| TASK STATEMENT |
Locate, in the data below, the line that contains "solid = shape.Solids[0]" and the line that contains "obj.matrix_world = Matrix.Identity(4)"; reproduce exactly those two lines and every line between them, nothing more.

| INFORMATION SHOWN |
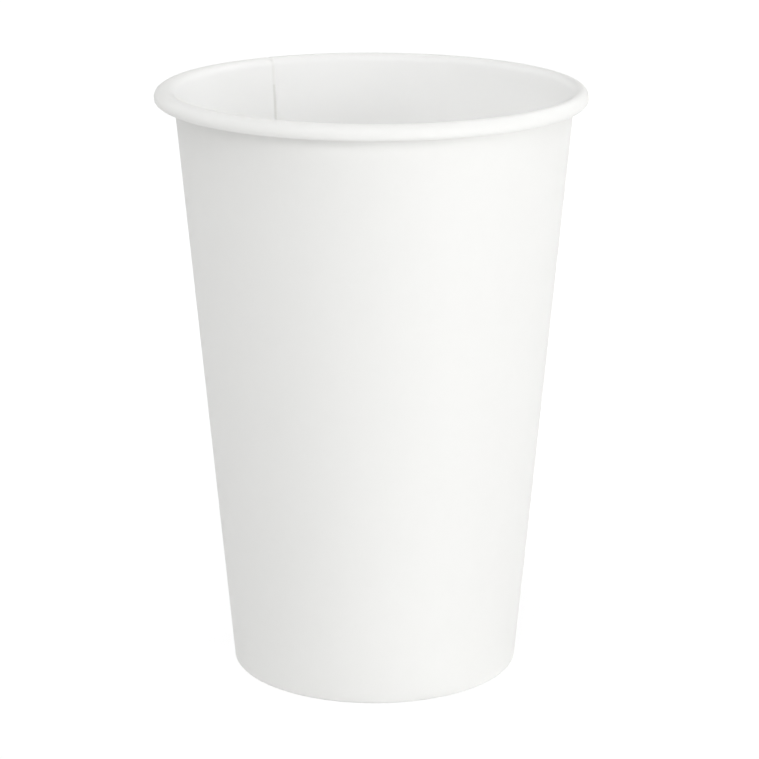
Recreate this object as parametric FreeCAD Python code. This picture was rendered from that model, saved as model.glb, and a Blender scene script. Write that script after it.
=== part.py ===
import FreeCAD, Part
import math
import os

# Plain single-wall paper cup for hot coffee, made from two pieces of coated board.
# The sidewall is one fan-shaped blank wrapped into a cone: its ends lap and are heat
# sealed, its top edge is rolled outwards into the drinking rim, and its bottom margin
# is folded inwards and up. The base is one disc with a turned-down skirt, which the
# folded margin grips. Both have a coated face, which is the one that meets the drink.
# Millimetres, +Z up. The origin is the centre of the foot, on the table.

# The cup
cup_height = 125.0
rim_diameter = 90.0  # across the rolled rim, the size that lids are sold by
foot_diameter = 61.0  # outside of the wall, carried down to the table

# The two boards, and the glue line between them
wall_board = 0.35
base_board = 0.30
seal_gap = 0.02

# The rolled rim, as its outside measures
roll_height = 3.2
roll_width = 3.85
roll_droop = 0.3  # how far its widest point lies below its middle
tuck_bend = 1.15  # radius of the last bend, which tucks the raw edge up beside the wall
tuck_gap = 0.05  # left between the tucked edge and the double wall at the lap

# The side seam, at the back left
seam_azimuth = 122.5  # of the inner layer's raw edge, counted from +X towards +Y
lap_width = 7.0
lap_squeeze = 0.85  # share of its thickness that the outer layer keeps when it is sealed
groove_width = 1.1  # at the rim, where the outer layer climbs onto the inner one
skive_start = 1.2  # height at which the outer layer begins to thicken
skive_length = 3.0  # height in which it reaches its thickness, so that the foot stays flat

# The folded foot and the base
fold_height = 6.0
skirt_clearance = 0.3  # from the fold up to the raw edge of the skirt
knee_radius = 0.9
knee_clearance = 0.3  # from the raw edge of the folded margin up to the knee

# The crimp that is rolled into the folded margin
crimp_pitch = 3.6
crimp_depth = 0.12
crimp_margin = 0.9  # plain board left above and below the crimp

# Each bend is drawn as a few short flats, which keeps the model light
lip_flat_count = 3
shoulder_flat_count = 3
belly_flat_count = 3
tuck_flat_count = 2
crease_flat_count = 1
knee_flat_count = 2

# Worked out from the sizes above
rim_radius = rim_diameter / 2
foot_radius = foot_diameter / 2
outer_layer = wall_board * lap_squeeze
lap_thickness = wall_board + outer_layer
shoulder_radius = roll_height / 2 + roll_droop
belly_radius = roll_height / 2 - roll_droop
lip_radius = roll_width - shoulder_radius
tuck_radius = min(tuck_bend, roll_width - lap_thickness - tuck_gap - belly_radius)
skirt_slot = base_board + 2 * seal_gap
climb_degrees = math.degrees(groove_width / rim_radius)
axis_foot = FreeCAD.Vector(0, 0, 0)
axis = FreeCAD.Vector(0, 0, 1)

# The wall leans out so that its outer face runs from the foot to the bend of the lip
lip_centre_r = rim_radius - shoulder_radius
lip_reach = math.hypot(lip_centre_r - foot_radius, cup_height - lip_radius)
lip_bearing = math.atan2(cup_height - lip_radius, lip_centre_r - foot_radius)
lean = math.acos((lip_radius - wall_board) / lip_reach) - lip_bearing
lean_degrees = math.degrees(lean)


def wall_radius(height, depth=0.0):
    """Radius of the wall at a height, at a depth below its outer face."""
    return foot_radius + height * math.tan(lean) - depth / math.cos(lean)


def run(length):
    """A straight stretch of board."""
    return [{"length": length, "turn": 0.0}]


def bend(radius, turn, flat_count):
    """A bend whose coated face has this radius; a positive turn, in degrees, goes left."""
    flat_turn = math.radians(turn) / flat_count
    chord = 2 * radius * math.sin(abs(flat_turn) / 2)
    return [{"length": chord, "turn": flat_turn}] * flat_count


def follow(point, heading_degrees, moves):
    """The stations along a board's coated face: a point and a heading before and after each move."""
    heading = math.radians(heading_degrees)
    stations = [(point, heading)]
    for move in moves:
        # A chord points along the mean of the headings at its ends
        bearing = heading + move["turn"] / 2
        forward = FreeCAD.Vector(math.cos(bearing), 0, math.sin(bearing))
        point = point + forward * move["length"]
        heading = heading + move["turn"]
        stations.append((point, heading))
    return stations


def layer_line(stations, depths):
    """The line that lies in the board at a depth below the coated face, given for each station."""
    line = []
    for (point, heading), depth in zip(stations, depths):
        down = FreeCAD.Vector(math.sin(heading), 0, -math.cos(heading))
        placed = point + down * depth
        if not line or line[-1].distanceToPoint(placed) > 1e-6:
            line.append(placed)
    return line


def layer_wire(stations, upper_depths, lower_depths):
    """The closed outline of a layer of board between two depths."""
    upper = layer_line(stations, upper_depths)
    lower = layer_line(stations, lower_depths)
    lower.reverse()
    if lower[-1].distanceToPoint(upper[0]) < 1e-6:
        lower.pop()
    return Part.makePolygon(upper + lower + upper[:1])


def turned(wire, degrees=360.0):
    """The solid that an outline sweeps out about the cup's axis, from the +X side."""
    return Part.Face(wire).revolve(axis_foot, axis, degrees)


def foot_stations():
    """The folded margin, from its raw edge down, round the foot and up to the wall."""
    flat = skirt_slot / math.cos(lean)
    margin_low_r = wall_radius(wall_board, wall_board) - flat
    margin_rise = fold_height - wall_board
    start = FreeCAD.Vector(margin_low_r + margin_rise * math.tan(lean), 0, fold_height)
    moves = (
        run(margin_rise / math.cos(lean))
        + bend(0.0, 90 + lean_degrees, crease_flat_count)
        + run(flat)
        + bend(0.0, 90 - lean_degrees, crease_flat_count)
    )
    return follow(start, -90 - lean_degrees, moves)


def wall_stations(start):
    """The cone of the wall in three stretches: the toe, the skived part of the lap, and the rest."""
    lip_height = cup_height - lip_radius * (1 - math.sin(lean))
    heights = [start.z, skive_start, skive_start + skive_length, lip_height]
    moves = []
    for low, high in zip(heights, heights[1:]):
        moves += run((high - low) / math.cos(lean))
    return follow(start, 90 - lean_degrees, moves)


def rim_stations(start):
    """The rim, rolled outwards and down from the lip, with its raw edge tucked up inside."""
    tuck_height = cup_height - roll_height + tuck_radius
    tuck_reach = (tuck_radius + outer_layer + tuck_gap) / math.cos(lean)
    underside = rim_radius - belly_radius - wall_radius(tuck_height) - tuck_reach
    moves = (
        bend(lip_radius, -(90 - lean_degrees), lip_flat_count)
        + bend(shoulder_radius, -90, shoulder_flat_count)
        + bend(belly_radius, -90, belly_flat_count)
        + run(underside)
        + bend(tuck_radius, -(90 + lean_degrees), tuck_flat_count)
    )
    return follow(start, 90 - lean_degrees, moves)


def outer_lap(lapped):
    """The outer layer of the lap, cut to the same width all the way up."""
    inside = [wall_board / 2] * len(lapped)  # it shares board with the inner layer, to which it is sealed
    outside = [wall_board] + [lap_thickness] * (len(lapped) - 1)
    reach = math.degrees(math.asin(lap_width / wall_radius(skive_start, wall_board)))
    strip = turned(layer_wire(lapped, inside, outside), reach)
    return strip.common(Part.makeBox(rim_diameter, lap_width, cup_height))


def crimp_star(height, ridge_count):
    """A zigzag ring at the inner face of the folded margin, with two corners for each ridge."""
    face_r = wall_radius(height, 2 * wall_board + skirt_slot)
    corners = []
    for index in range(2 * ridge_count):
        angle = math.pi * index / ridge_count
        radius = face_r + crimp_depth if index % 2 else face_r
        corners.append(FreeCAD.Vector(radius * math.cos(angle), radius * math.sin(angle), height))
    return Part.makePolygon(corners + corners[:1])


def crimp_tool():
    """What the crimping roll presses out of the inner face of the folded margin."""
    low = wall_board + crimp_margin
    high = fold_height - crimp_margin
    ridge_count = round(2 * math.pi * wall_radius(low) / crimp_pitch)
    return Part.makeLoft([crimp_star(low, ridge_count), crimp_star(high, ridge_count)], True, True)


def make_sidewall():
    """The wrapped, lapped, rolled and folded blank of the wall."""
    foot = foot_stations()
    cone = wall_stations(foot[-1][0])
    rim = rim_stations(cone[-1][0])
    stations = foot + cone[1:] + rim[1:]
    lapped = cone[1:] + rim[1:]

    # The fold and the toe stay one board thick, so only what is above them climbs at the lap
    pressed = len(stations) - len(lapped) + 1
    climbed_coated_face = [0.0] * pressed + [wall_board] * (len(stations) - pressed)
    climbed_plain_face = [wall_board] * pressed + [lap_thickness] * (len(stations) - pressed)

    unlapped = foot + rim
    single = layer_wire(unlapped, [0.0] * len(unlapped), [wall_board] * len(unlapped))
    wall = turned(single, 360 - climb_degrees)

    # Beside the inner layer's raw edge the board climbs onto it, which leaves a groove
    plain = layer_wire(stations, [0.0] * len(stations), [wall_board] * len(stations))
    plain.rotate(axis_foot, axis, -climb_degrees)
    climbed = layer_wire(stations, climbed_coated_face, climbed_plain_face)
    ramp = Part.makeLoft([plain, climbed], True, True)

    wall = wall.fuse([ramp, outer_lap(lapped)]).removeSplitter()
    wall = wall.cut(crimp_tool())
    wall.rotate(axis_foot, axis, seam_azimuth)
    return wall


def make_base():
    """The disc of the base, with its skirt turned down inside the wall."""
    knee_height = fold_height + knee_clearance
    top = knee_height + knee_radius
    flat = wall_radius(knee_height, wall_board + seal_gap + knee_radius)
    skirt_top = knee_height - knee_radius * math.sin(lean)
    skirt_low = wall_board + skirt_clearance
    moves = (
        run(flat)
        + bend(knee_radius, -(90 + lean_degrees), knee_flat_count)
        + run((skirt_top - skirt_low) / math.cos(lean))
    )
    stations = follow(FreeCAD.Vector(0, 0, top), 0.0, moves)
    return turned(layer_wire(stations, [0.0] * len(stations), [base_board] * len(stations)))


def save(name, shape):
    """One solid, written as its own STEP file."""
    solid = shape.Solids[0]
    print(name, "solids", len(shape.Solids), "valid", solid.isValid(), "volume", round(solid.Volume, 1))
    solid.exportStep(os.path.join("parts", name + ".step"))


os.makedirs("parts", exist_ok=True)
save("sidewall", make_sidewall())
save("base_disc", make_base())
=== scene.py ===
"""The looks of a plain white paper coffee cup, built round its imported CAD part."""

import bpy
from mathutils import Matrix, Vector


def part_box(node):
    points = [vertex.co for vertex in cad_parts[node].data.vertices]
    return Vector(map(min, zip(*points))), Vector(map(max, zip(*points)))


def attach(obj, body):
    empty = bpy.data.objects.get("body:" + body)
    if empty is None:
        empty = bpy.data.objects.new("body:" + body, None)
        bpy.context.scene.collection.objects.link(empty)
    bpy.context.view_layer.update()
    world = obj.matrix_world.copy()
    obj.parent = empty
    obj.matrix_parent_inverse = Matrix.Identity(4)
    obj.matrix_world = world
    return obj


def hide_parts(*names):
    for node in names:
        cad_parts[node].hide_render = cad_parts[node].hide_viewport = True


bl_info = {
    "name": "Paper coffee cup",
    "version": (1, 0, 0),
    "blender": (4, 5, 0),
    "location": "3D View > Sidebar > Paper cup",
    "description": "Wraps, rolls and folds the cup's two boards round the CAD part, and lights them",
    "category": "Add Mesh",
}

import math

import bmesh
import bpy
import numpy as np
from mathutils import Matrix

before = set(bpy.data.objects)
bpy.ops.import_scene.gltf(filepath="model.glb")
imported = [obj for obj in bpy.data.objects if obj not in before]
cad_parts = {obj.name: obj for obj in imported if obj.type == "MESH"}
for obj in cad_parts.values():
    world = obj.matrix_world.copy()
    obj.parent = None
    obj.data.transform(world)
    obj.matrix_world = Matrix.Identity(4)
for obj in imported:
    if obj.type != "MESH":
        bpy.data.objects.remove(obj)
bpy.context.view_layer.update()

MM = 0.001
TURN = 2 * math.pi

# The cup's height and rim are the CAD part's own
wall_low, wall_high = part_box("sidewall")
cup_height = wall_high.z
rim_diameter = wall_high.x - wall_low.x

# How finely the wall is drawn: rows along its section, from the folded margin to the tucked edge,
# and columns round the cup, on to the raw edge and over the lap
MARGIN_ROWS = 12
CREASE_ROWS = 5
SKIVE_ROWS = 4
CONE_ROWS = 30
LIP_ROWS = 9
SHOULDER_ROWS = 9
BELLY_ROWS = 8
TUCK_ROWS = 8
RING_COLUMNS = 424
RAMP_COLUMNS = 10
GROOVE_SHADE_COLUMNS = 7  # those of the ramp, next to the raw edge, whose coated face is painted in the plain face's darker colour, as shade in the groove
LAP_COLUMNS = 12

# How finely the base is drawn, from its middle out and down its skirt, and round it
DISC_ROWS = 24
KNEE_ROWS = 8
SKIRT_ROWS = 4
BASE_COLUMNS = 192

SHARP_ANGLE = math.radians(50)  # edges that turn further than this are cut ones
SAME_POINT = 1e-7  # metres between points that are one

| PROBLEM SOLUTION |
    solid = shape.Solids[0]
    print(name, "solids", len(shape.Solids), "valid", solid.isValid(), "volume", round(solid.Volume, 1))
    solid.exportStep(os.path.join("parts", name + ".step"))


os.makedirs("parts", exist_ok=True)
save("sidewall", make_sidewall())
save("base_disc", make_base())
=== scene.py ===
"""The looks of a plain white paper coffee cup, built round its imported CAD part."""

import bpy
from mathutils import Matrix, Vector


def part_box(node):
    points = [vertex.co for vertex in cad_parts[node].data.vertices]
    return Vector(map(min, zip(*points))), Vector(map(max, zip(*points)))


def attach(obj, body):
    empty = bpy.data.objects.get("body:" + body)
    if empty is None:
        empty = bpy.data.objects.new("body:" + body, None)
        bpy.context.scene.collection.objects.link(empty)
    bpy.context.view_layer.update()
    world = obj.matrix_world.copy()
    obj.parent = empty
    obj.matrix_parent_inverse = Matrix.Identity(4)
    obj.matrix_world = world
    return obj


def hide_parts(*names):
    for node in names:
        cad_parts[node].hide_render = cad_parts[node].hide_viewport = True


bl_info = {
    "name": "Paper coffee cup",
    "version": (1, 0, 0),
    "blender": (4, 5, 0),
    "location": "3D View > Sidebar > Paper cup",
    "description": "Wraps, rolls and folds the cup's two boards round the CAD part, and lights them",
    "category": "Add Mesh",
}

import math

import bmesh
import bpy
import numpy as np
from mathutils import Matrix

before = set(bpy.data.objects)
bpy.ops.import_scene.gltf(filepath="model.glb")
imported = [obj for obj in bpy.data.objects if obj not in before]
cad_parts = {obj.name: obj for obj in imported if obj.type == "MESH"}
for obj in cad_parts.values():
    world = obj.matrix_world.copy()
    obj.parent = None
    obj.data.transform(world)
    obj.matrix_world = Matrix.Identity(4)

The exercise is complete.